Sunday, July 18, 2010

Persistence of Memory

We’re listening to Harry Potter and the Deathly Hallows on this trip. All of us have read it, but for different reasons we want to re-visit the book. Personally, my motivation is two-fold: One of my brightest students last year read it over and over, assuring me that it was the best book of the series (if not the best ever written!).

The other reason is that when Deathly Hallows was released, I pounded through the book in a little less than 24 hours. At our house we had two copies, one each, and we spent the entire weekend reading and talking and reading. Three years later I find that I don’t have a very good memory of the book.

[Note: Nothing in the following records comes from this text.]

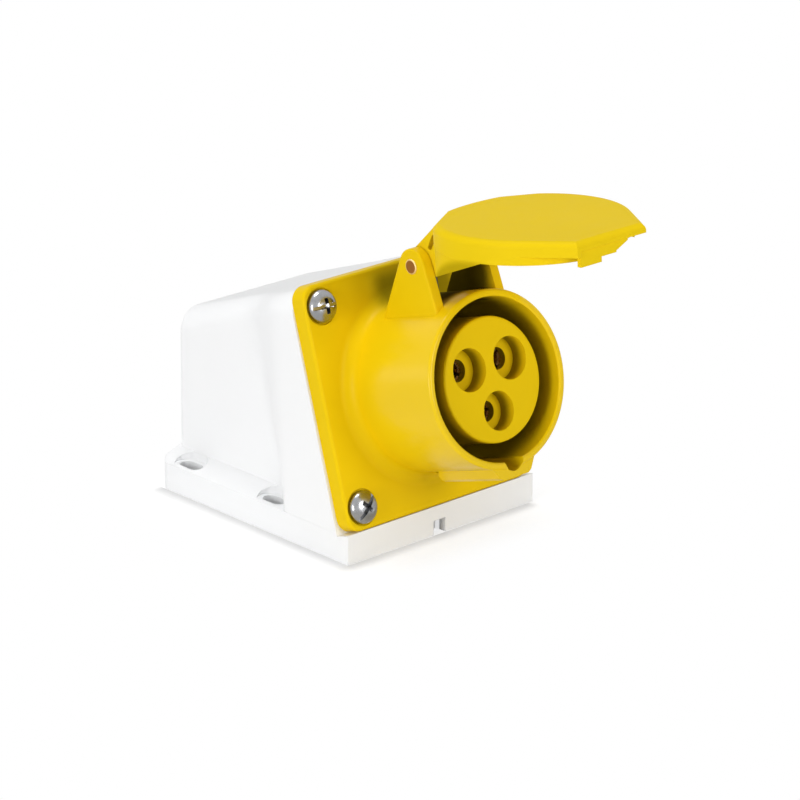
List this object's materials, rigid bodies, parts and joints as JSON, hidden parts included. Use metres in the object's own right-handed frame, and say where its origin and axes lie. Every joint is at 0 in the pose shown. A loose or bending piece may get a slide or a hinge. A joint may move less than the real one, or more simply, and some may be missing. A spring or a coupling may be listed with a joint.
{
  "type": "surface-mounted industrial socket",
  "caption": "Surface-mounted round industrial socket with a slanted flange, a hinged lid that stands open, a back box and a cable gland.",
  "frame": {"origin": "middle of the mounting face, on the plane of the wall", "axes": "+Z off the wall, +Y towards the cable entry, +X across; the socket's mouth points towards -Y and 16.8 degrees up"},
  "size_m": [0.0722, 0.1659, 0.1048],
  "materials": {
    "white_moulding": "satin moulded thermoplastic",
    "yellow_moulding": "semi-gloss moulded thermoplastic",
    "insert_moulding": "semi-gloss moulded thermoplastic",
    "lid_moulding": "semi-gloss moulded thermoplastic",
    "grey_moulding": "matt moulded thermoset",
    "gland_moulding": "satin moulded nylon",
    "black_rubber": "matt moulded rubber",
    "contact_brass": "turned brass",
    "copper_pin": "copper-coloured drawn pin, dull ends",
    "zinc_steel": "bright zinc-plated steel",
    "spring_steel": "bright spring steel"
  },
  "bodies": {
    "socket": {"back_box": "white_moulding", "flange_gasket": "black_rubber", "socket_housing": "yellow_moulding", "contact_insert": "insert_moulding", "contact_carrier": "grey_moulding", "left_contact": "contact_brass", "right_contact": "contact_brass", "lower_contact": "contact_brass", "contact_rings": "spring_steel", "terminal_screws": "zinc_steel", "carrier_screws": "zinc_steel", "flange_screws": "zinc_steel", "flange_nuts": "contact_brass", "hinge_pin": "copper_pin", "lid_spring": "spring_steel", "gland_body": "gland_moulding", "gland_washer": "black_rubber", "gland_seal": "black_rubber", "gland_cap": "gland_moulding", "gland_locknut": "gland_moulding"},
    "lid": {"lid": "lid_moulding", "lid_gasket": "black_rubber"}
  },
  "joints": [
    {"name": "lid_hinge", "type": "hinge", "parent": "socket", "child": "lid", "pos_m": [0, -0.04295, 0.08307], "axis": [-1, 0, 0], "range_deg": [-77.5, 32.5], "deforming": ["lid_spring"]}
  ]
}
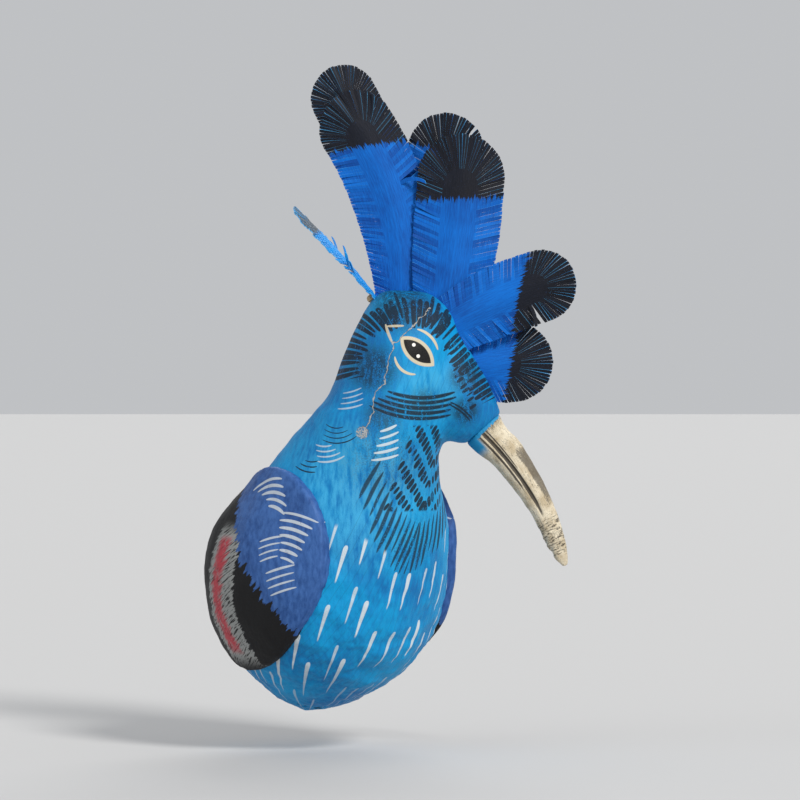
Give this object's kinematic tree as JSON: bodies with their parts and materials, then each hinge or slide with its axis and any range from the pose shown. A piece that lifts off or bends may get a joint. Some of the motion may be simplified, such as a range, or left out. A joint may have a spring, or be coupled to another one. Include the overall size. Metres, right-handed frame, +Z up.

When I was a teenager, it used to amaze and amuse me how little recall my mother had of the plots of novels we knew she had read. My brother and sister and I mocked her mercilessly for her chronic case of literary amnesia. Of course at that time my brain was like a sponge, and it was easy to remember even the smallest things in minute detail. How could we know that it wouldn’t last?

Like everything about growing older, no matter how much you’ve seen it happen to others or even have come to expect it for yourself, such signs of aging seems incredible when they actually happen to you. Thus the Harry Potter audio book—it’s almost as if I’m experiencing it for the first time, and you know what? My student has an excellent point—it’s a good book.